Task goal: Produce the listing below again, exactly as shown.
**** Provided data ****
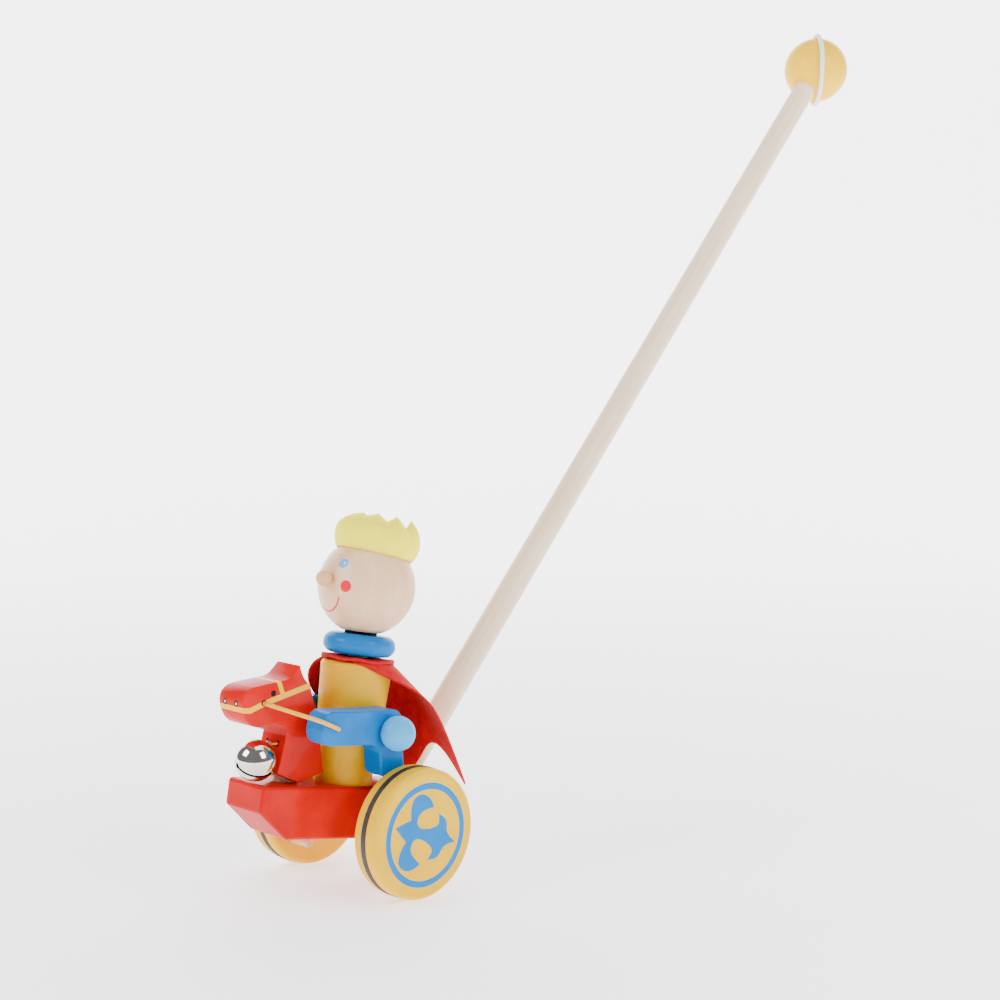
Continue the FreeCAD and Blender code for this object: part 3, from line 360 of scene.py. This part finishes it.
# %% Wheel finish with its printed ring
RING_MIDDLE, RING_HALF = 26.2, 1.75
WHEEL_FACE, PRINT_DEPTH = 55.0, 0.3
wheel_finish, wheel_tree, wheel_shader, wheel_place = new_finish("yellow lacquered wheel", **LACQUER)
wheel_colour = mottle(wheel_tree, wheel_place, "#eab600", "#f2c000", COLOUR_PATCH)
wheel_mm = add_node(wheel_tree, "ShaderNodeMapping", {"Vector": wheel_place,
                                                      "Location": (0, 0, AXLE_HEIGHT),
                                                      "Scale": (0.001, 0.001, 0.001)},
                    vector_type="TEXTURE").outputs[0]
wheel_parts = add_node(wheel_tree, "ShaderNodeSeparateXYZ", {0: wheel_mm})
wheel_flat = add_node(wheel_tree, "ShaderNodeCombineXYZ", {1: wheel_parts.outputs["Y"],
                                                           2: wheel_parts.outputs["Z"]})
wheel_away = add_node(wheel_tree, "ShaderNodeVectorMath", {0: wheel_flat.outputs[0]},
                      operation="LENGTH").outputs["Value"]
ring_band = add_node(wheel_tree, "ShaderNodeMath", {0: wheel_away, 1: RING_MIDDLE, 2: RING_HALF},
                     operation="COMPARE")
side_distance = add_node(wheel_tree, "ShaderNodeMath", {0: wheel_parts.outputs["X"]},
                         operation="ABSOLUTE")
outer_only = add_node(wheel_tree, "ShaderNodeMath", {0: side_distance.outputs[0],
                                                     1: WHEEL_FACE - PRINT_DEPTH},
                      operation="GREATER_THAN")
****
Task result:
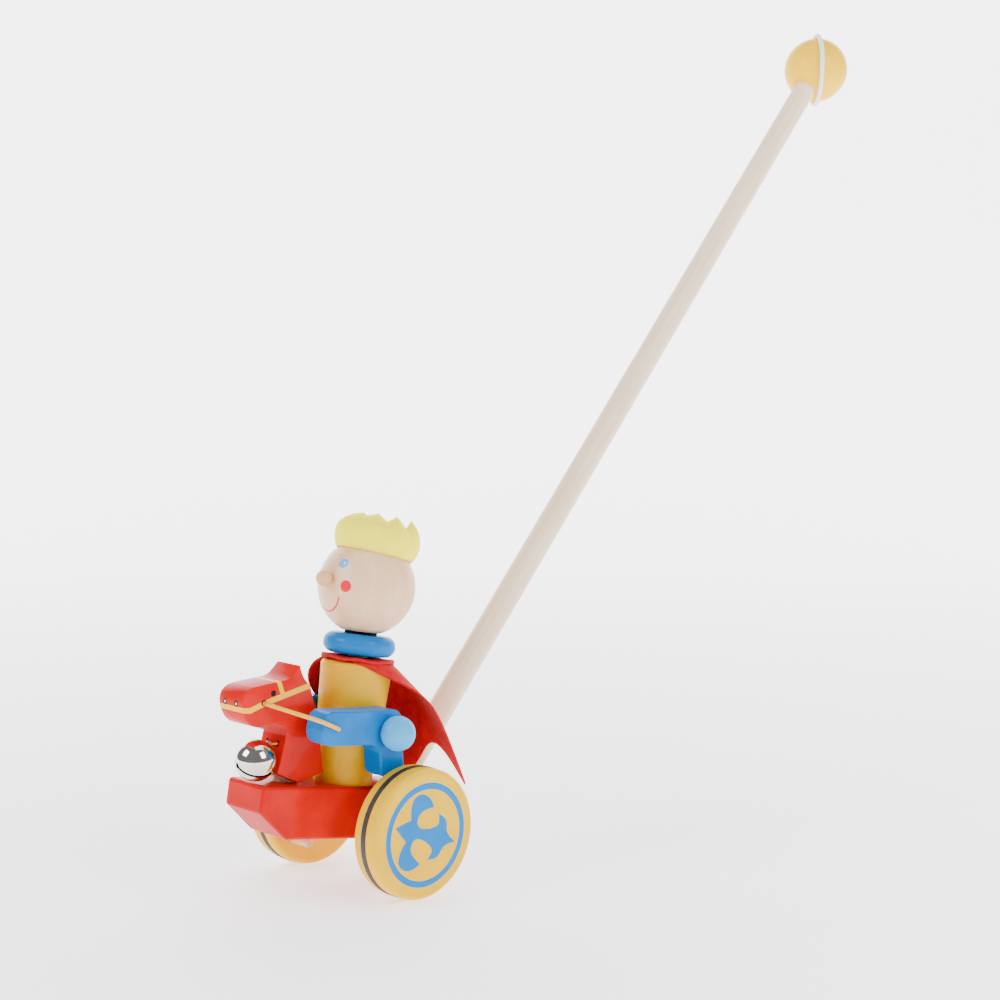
Continue the FreeCAD and Blender code for this object: part 3, from line 360 of scene.py. This part finishes it.
# %% Wheel finish with its printed ring
RING_MIDDLE, RING_HALF = 26.2, 1.75
WHEEL_FACE, PRINT_DEPTH = 55.0, 0.3
wheel_finish, wheel_tree, wheel_shader, wheel_place = new_finish("yellow lacquered wheel", **LACQUER)
wheel_colour = mottle(wheel_tree, wheel_place, "#eab600", "#f2c000", COLOUR_PATCH)
wheel_mm = add_node(wheel_tree, "ShaderNodeMapping", {"Vector": wheel_place,
                                                      "Location": (0, 0, AXLE_HEIGHT),
                                                      "Scale": (0.001, 0.001, 0.001)},
                    vector_type="TEXTURE").outputs[0]
wheel_parts = add_node(wheel_tree, "ShaderNodeSeparateXYZ", {0: wheel_mm})
wheel_flat = add_node(wheel_tree, "ShaderNodeCombineXYZ", {1: wheel_parts.outputs["Y"],
                                                           2: wheel_parts.outputs["Z"]})
wheel_away = add_node(wheel_tree, "ShaderNodeVectorMath", {0: wheel_flat.outputs[0]},
                      operation="LENGTH").outputs["Value"]
ring_band = add_node(wheel_tree, "ShaderNodeMath", {0: wheel_away, 1: RING_MIDDLE, 2: RING_HALF},
                     operation="COMPARE")
side_distance = add_node(wheel_tree, "ShaderNodeMath", {0: wheel_parts.outputs["X"]},
                         operation="ABSOLUTE")
outer_only = add_node(wheel_tree, "ShaderNodeMath", {0: side_distance.outputs[0],
                                                     1: WHEEL_FACE - PRINT_DEPTH},
                      operation="GREATER_THAN")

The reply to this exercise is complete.